But a major ruling expected soon from the National Labor Relations Board could be a game changer if it deems graduate students to be university employees and therefore entitled to collective bargaining rights.

The academic world is watching to see if the NLRB reverses a 2004 Brown University decision that found grad students have a primarily educational relationship with the school and are not statutory employees.

The decision at hand stems from two separate petitions filed by groups of graduate students at Columbia University and at the New School in New York who wish to join the United Auto Workers.
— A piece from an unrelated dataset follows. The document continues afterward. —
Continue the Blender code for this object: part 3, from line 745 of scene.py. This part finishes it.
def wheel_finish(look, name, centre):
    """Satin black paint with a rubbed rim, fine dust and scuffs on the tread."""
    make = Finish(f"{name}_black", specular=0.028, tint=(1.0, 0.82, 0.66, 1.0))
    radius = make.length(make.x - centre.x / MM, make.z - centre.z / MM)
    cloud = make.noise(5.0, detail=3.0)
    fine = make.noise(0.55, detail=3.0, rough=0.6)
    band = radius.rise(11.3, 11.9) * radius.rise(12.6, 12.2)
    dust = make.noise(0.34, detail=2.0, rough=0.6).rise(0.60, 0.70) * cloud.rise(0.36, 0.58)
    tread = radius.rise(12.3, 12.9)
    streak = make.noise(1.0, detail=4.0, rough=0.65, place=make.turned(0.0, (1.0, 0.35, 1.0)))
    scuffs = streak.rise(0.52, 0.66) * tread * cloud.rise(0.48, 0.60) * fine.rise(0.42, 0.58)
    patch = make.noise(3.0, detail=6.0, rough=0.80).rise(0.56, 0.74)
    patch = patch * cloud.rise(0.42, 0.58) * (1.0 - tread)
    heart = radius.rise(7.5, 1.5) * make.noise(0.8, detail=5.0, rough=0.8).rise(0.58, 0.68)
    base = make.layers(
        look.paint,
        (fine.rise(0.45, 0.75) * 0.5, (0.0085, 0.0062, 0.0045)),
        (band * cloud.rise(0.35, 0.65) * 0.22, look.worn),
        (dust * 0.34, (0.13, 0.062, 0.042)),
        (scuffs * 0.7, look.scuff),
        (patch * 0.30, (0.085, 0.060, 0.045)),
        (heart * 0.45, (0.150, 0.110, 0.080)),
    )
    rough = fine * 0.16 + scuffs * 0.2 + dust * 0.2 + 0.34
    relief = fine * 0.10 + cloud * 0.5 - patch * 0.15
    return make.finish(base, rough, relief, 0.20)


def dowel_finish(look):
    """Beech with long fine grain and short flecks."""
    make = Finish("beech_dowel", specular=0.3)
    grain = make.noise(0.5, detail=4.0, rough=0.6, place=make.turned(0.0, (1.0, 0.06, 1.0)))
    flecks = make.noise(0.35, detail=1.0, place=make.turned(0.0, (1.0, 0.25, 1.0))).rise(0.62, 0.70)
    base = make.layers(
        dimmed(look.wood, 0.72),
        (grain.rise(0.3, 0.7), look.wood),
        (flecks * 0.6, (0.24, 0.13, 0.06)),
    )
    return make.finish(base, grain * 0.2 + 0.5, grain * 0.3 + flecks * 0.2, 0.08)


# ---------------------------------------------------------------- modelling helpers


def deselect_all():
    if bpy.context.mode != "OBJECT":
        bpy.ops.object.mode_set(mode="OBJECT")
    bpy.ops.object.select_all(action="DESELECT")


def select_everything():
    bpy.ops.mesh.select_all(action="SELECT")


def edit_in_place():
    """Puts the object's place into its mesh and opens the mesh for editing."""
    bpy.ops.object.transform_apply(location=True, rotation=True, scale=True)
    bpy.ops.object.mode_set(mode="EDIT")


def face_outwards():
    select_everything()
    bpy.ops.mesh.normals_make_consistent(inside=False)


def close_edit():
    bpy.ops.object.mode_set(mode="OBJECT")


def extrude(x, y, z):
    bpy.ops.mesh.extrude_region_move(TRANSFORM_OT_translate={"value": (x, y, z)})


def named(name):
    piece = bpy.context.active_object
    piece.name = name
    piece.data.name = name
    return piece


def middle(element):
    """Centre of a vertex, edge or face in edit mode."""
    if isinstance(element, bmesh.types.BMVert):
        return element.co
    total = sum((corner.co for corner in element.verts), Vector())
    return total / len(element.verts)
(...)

A regional NLRB director rejected both petitions, citing the Brown case, and the NLRB is reviewing the findings.

While it isn’t clear when the ruling will come down, conventional wisdom holds that it will happen before NLRB member Kent Hirozawa, an appointee of President Barack Obama, reaches the end of his term Aug. 27.
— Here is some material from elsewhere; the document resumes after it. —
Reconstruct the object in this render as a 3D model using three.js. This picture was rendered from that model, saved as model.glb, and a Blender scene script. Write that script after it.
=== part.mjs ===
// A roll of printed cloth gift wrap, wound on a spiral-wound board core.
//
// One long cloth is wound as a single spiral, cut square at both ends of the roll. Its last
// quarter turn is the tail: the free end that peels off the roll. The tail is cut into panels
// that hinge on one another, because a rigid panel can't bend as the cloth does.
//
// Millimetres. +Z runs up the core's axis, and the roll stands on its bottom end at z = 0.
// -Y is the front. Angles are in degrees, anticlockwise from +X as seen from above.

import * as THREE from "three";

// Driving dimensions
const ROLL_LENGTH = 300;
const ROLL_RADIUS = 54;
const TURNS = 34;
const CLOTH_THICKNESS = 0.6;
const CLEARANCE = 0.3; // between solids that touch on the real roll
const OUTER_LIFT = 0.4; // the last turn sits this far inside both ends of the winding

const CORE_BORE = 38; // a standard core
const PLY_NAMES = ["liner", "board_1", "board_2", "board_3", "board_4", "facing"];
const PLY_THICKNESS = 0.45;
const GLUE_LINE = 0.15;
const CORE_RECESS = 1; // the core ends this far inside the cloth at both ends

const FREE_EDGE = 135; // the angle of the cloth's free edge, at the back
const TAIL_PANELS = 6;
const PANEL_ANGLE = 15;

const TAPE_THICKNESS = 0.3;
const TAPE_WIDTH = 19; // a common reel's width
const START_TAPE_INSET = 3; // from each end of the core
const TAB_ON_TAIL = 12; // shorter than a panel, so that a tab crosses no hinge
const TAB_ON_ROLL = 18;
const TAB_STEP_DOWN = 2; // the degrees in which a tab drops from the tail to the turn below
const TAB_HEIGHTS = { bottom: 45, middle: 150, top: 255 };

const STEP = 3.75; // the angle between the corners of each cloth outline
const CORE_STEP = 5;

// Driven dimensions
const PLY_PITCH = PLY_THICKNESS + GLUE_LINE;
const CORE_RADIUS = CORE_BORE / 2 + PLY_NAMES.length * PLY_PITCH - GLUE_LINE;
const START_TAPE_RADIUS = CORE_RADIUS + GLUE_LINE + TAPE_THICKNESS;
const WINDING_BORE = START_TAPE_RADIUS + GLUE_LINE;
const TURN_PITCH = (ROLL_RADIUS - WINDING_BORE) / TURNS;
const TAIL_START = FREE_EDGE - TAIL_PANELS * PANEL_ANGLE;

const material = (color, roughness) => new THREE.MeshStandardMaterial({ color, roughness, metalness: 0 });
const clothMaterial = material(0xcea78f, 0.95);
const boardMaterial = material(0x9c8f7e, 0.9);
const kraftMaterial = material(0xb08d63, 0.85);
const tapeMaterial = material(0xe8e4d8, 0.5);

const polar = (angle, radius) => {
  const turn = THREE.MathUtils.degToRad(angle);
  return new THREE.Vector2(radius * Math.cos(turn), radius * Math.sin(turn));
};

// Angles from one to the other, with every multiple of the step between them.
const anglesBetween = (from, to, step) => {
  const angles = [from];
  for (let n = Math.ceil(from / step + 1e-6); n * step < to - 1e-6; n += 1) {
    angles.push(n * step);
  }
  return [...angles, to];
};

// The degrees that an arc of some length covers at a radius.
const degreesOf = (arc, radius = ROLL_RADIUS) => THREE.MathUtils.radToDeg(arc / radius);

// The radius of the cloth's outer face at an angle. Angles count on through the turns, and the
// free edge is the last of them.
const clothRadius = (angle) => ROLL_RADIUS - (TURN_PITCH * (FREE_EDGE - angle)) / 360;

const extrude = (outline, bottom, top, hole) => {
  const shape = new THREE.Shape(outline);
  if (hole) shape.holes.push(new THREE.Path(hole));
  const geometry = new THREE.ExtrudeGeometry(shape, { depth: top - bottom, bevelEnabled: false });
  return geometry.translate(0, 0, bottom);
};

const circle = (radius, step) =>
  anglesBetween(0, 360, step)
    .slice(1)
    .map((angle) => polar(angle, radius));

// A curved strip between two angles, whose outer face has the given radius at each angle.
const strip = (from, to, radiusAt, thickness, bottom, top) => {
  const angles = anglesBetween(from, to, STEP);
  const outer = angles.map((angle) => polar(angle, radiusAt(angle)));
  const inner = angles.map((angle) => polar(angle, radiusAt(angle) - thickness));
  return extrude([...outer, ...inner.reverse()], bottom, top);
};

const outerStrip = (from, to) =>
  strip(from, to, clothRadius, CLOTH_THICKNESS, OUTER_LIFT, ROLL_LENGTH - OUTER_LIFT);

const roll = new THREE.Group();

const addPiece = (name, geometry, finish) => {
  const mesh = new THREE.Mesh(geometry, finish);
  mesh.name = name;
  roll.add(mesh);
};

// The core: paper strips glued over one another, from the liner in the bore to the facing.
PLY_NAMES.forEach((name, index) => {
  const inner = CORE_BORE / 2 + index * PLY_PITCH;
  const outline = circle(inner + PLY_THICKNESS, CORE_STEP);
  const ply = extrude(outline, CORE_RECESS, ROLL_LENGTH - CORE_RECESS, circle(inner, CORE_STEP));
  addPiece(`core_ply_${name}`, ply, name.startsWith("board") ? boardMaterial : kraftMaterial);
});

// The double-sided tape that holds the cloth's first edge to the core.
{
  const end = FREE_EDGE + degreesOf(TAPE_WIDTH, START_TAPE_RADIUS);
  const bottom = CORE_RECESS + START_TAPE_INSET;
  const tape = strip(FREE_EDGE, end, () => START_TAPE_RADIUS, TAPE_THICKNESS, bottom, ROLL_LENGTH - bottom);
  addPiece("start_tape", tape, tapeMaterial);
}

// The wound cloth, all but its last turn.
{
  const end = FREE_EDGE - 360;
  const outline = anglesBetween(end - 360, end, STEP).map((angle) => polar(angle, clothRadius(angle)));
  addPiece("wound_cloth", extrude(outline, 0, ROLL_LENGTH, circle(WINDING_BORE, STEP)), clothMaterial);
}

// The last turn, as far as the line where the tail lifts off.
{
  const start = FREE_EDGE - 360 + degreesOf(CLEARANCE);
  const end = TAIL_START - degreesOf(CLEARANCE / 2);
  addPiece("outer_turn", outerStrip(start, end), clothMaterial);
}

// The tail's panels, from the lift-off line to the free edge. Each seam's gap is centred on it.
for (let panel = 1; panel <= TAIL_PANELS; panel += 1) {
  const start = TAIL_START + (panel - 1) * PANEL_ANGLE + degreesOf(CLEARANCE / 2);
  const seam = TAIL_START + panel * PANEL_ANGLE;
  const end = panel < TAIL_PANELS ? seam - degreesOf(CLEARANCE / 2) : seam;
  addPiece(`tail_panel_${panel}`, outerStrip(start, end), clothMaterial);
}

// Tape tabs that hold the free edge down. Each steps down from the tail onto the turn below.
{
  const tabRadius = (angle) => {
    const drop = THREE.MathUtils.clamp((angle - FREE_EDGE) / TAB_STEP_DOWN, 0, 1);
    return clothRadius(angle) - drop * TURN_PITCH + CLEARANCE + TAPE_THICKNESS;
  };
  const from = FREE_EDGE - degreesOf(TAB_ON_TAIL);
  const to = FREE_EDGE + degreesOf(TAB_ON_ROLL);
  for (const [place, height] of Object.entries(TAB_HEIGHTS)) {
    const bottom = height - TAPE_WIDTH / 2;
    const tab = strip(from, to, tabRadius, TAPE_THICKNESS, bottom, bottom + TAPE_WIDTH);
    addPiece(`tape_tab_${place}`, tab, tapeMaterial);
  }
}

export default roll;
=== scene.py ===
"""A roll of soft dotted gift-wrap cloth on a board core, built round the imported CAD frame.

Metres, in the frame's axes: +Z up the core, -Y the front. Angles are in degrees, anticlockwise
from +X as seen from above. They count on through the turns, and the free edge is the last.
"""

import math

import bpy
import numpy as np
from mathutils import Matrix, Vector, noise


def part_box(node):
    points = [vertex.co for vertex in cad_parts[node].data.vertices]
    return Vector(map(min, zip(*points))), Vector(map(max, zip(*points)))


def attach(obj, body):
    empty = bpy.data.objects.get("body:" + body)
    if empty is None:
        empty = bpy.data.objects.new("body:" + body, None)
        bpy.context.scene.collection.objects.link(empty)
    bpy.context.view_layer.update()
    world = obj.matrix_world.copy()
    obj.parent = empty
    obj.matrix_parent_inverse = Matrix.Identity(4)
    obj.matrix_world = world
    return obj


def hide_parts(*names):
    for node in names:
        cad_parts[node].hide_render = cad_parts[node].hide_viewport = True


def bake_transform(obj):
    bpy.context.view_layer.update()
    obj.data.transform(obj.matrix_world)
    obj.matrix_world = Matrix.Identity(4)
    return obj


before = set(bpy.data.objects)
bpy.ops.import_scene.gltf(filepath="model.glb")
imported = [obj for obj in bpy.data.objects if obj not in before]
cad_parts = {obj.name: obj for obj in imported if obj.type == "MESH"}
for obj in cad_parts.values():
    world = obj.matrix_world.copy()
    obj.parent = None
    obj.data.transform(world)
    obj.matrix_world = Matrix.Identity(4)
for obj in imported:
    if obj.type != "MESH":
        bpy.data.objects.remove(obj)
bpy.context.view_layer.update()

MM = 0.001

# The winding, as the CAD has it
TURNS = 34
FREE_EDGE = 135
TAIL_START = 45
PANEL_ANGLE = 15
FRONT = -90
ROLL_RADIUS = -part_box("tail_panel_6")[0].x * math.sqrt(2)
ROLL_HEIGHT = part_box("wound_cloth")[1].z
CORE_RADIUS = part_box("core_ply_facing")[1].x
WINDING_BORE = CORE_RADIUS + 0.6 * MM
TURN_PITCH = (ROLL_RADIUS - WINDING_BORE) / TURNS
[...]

If the panel decides in favor of the grad students — and, given its Democratic majority, many expect it will — it could clear hurdles to unionization efforts at private universities across the country.

To Stubbs, whose experience as a teaching assistant felt like work more than learning, a ruling in favor of the grad students would reinvigorate organizing efforts that already have seen a boost with the nationwide push to unionize adjuncts and other nontenured faculty.

“As students and as workers, we have a different relationship than someone who is just a student,” said Stubbs, 32, who is six months away from completing her doctorate in anthropology. “This is our livelihood, these (faculty members) are our colleagues.”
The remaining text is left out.